Earlier this month, Pengrowth announced it had completed repayment of the remaining outstanding US$100 million of 6.35 per cent senior term notes scheduled for July 26, 2017, maturation, which leaves the company with no outstanding debt due until August of next year (DOB, June 2, 2017).
“We are continuing to execute on what we can control,” said Evans. “You should expect to see from us that we are continuing to work to reduce our debt, we will continue to target additional asset sales where they make sense, and at a price point that makes sense. You should expect to see us continue to reduce our cost structures.”
He added: “One of the key things you should expect from your management of any company is that when we have low commodity prices, and when we are not putting capital back to work, we should be exerting the same sort of available time trying to find innovative ways to reduce our cost structure.”
Pengrowth reduces debt
Pengrowth ended 2016 with about $1.7 billion in debt, but has since reduced its debt to about $1.15 billion thanks to approximately $530 million of debt reduction via dispositions in the first quarter, noted Evans. For example, PrairieSky Royalty Ltd. bought four per cent gross overriding royalty on Lindbergh’s current and future phases, as well as seismic over certain lands in B.C. and Alberta, for $250 million total cash consideration (DOB, Jan. 6, 2017).
In the second quarter, Pengrowth sold non-producing Montney lands in B.C. at Bernadet for $92 million (DOB, April 11, 2017). The company continues its focused efforts to further reduce its outstanding debt and expects an additional $365 million of cash proceeds (before closing adjustments) from the recent Swan Hills asset sales (DOB, April 26, 2017).
“To put it another way, we have reduced our debt by approximately $994 million, or 60 per cent, since the beginning of the year,” Evans said. “The astounding fact here, from my perspective, is not only the magnitude of debt reduction, but also the fact we managed to do that while only selling 11 per cent of those 2P [proved plus probable] reserves.”
He added: “Our relentless focus on debt reduction is not driven out of a desire to bring the debt down to a de minimis amount, but is driven by our desire to get after the large growth opportunities that exist in our portfolio.”
This year’s $125 million capital budget includes $70 million for optimization of the Lindbergh SAGD Phase 1 project, increasing production to 4,000 bbls per day and drilling seven new well pairs, two infill wells and expanding associated infrastructure.
“It is primarily focused on putting drilling capital back to work at Lindbergh for the first time in 24 months,” Evans said, adding when that when people hear of the “spectacular performance at Lindbergh,” they may not realize it comes without any drilling capital since the wells started operating.
“As we look to some of our strategic objectives in 2017, clearly we are half way through the year, and one of the key priorities was to execute on asset sales. We want to materially reduce our debt and improve that balance sheet, and we want to position the company to be in a strong position to get out there and execute on Lindbergh Phase 2.”
Pengrowth is in fact spending $10 million this year on Phase 2 engineering and design work, adding incremental 17,500-bbl-per-day nameplate capacity.

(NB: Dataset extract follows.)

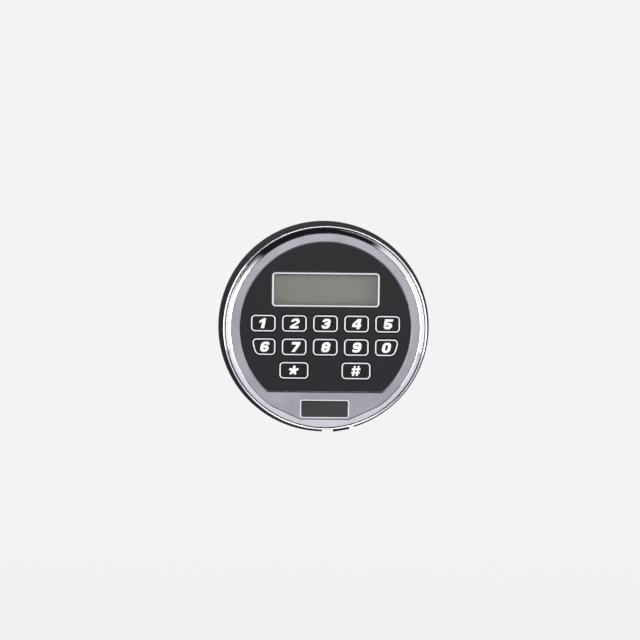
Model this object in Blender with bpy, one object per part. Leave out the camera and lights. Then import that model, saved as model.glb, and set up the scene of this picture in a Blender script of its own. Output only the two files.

The company expects to complete about 70 per cent of the thermal project’s design work by the end of this year.
The company is also spending about $45 million in 2017 towards its continued focus on safety, asset integrity and maintenance of conventional assets, as well as support for operations across its conventional portfolio. In general, the company’s executives are pleased with recent accomplishments and what opportunities lie ahead.
“When many thought we were not going to be able to do asset dispositions, we had a substantial track record of actually getting asset dispositions done, and we successfully resolved some of the high debt levels in the company,” Evans told the AGM.
“We have a plan for the remaining debt that sits on our books, and we are excited to finally have what I would call a ‘clear path forward,’ allowing us to grow the company and start creating the shareholder value implicit in the $9 billion worth of opportunities inside of our asset base.”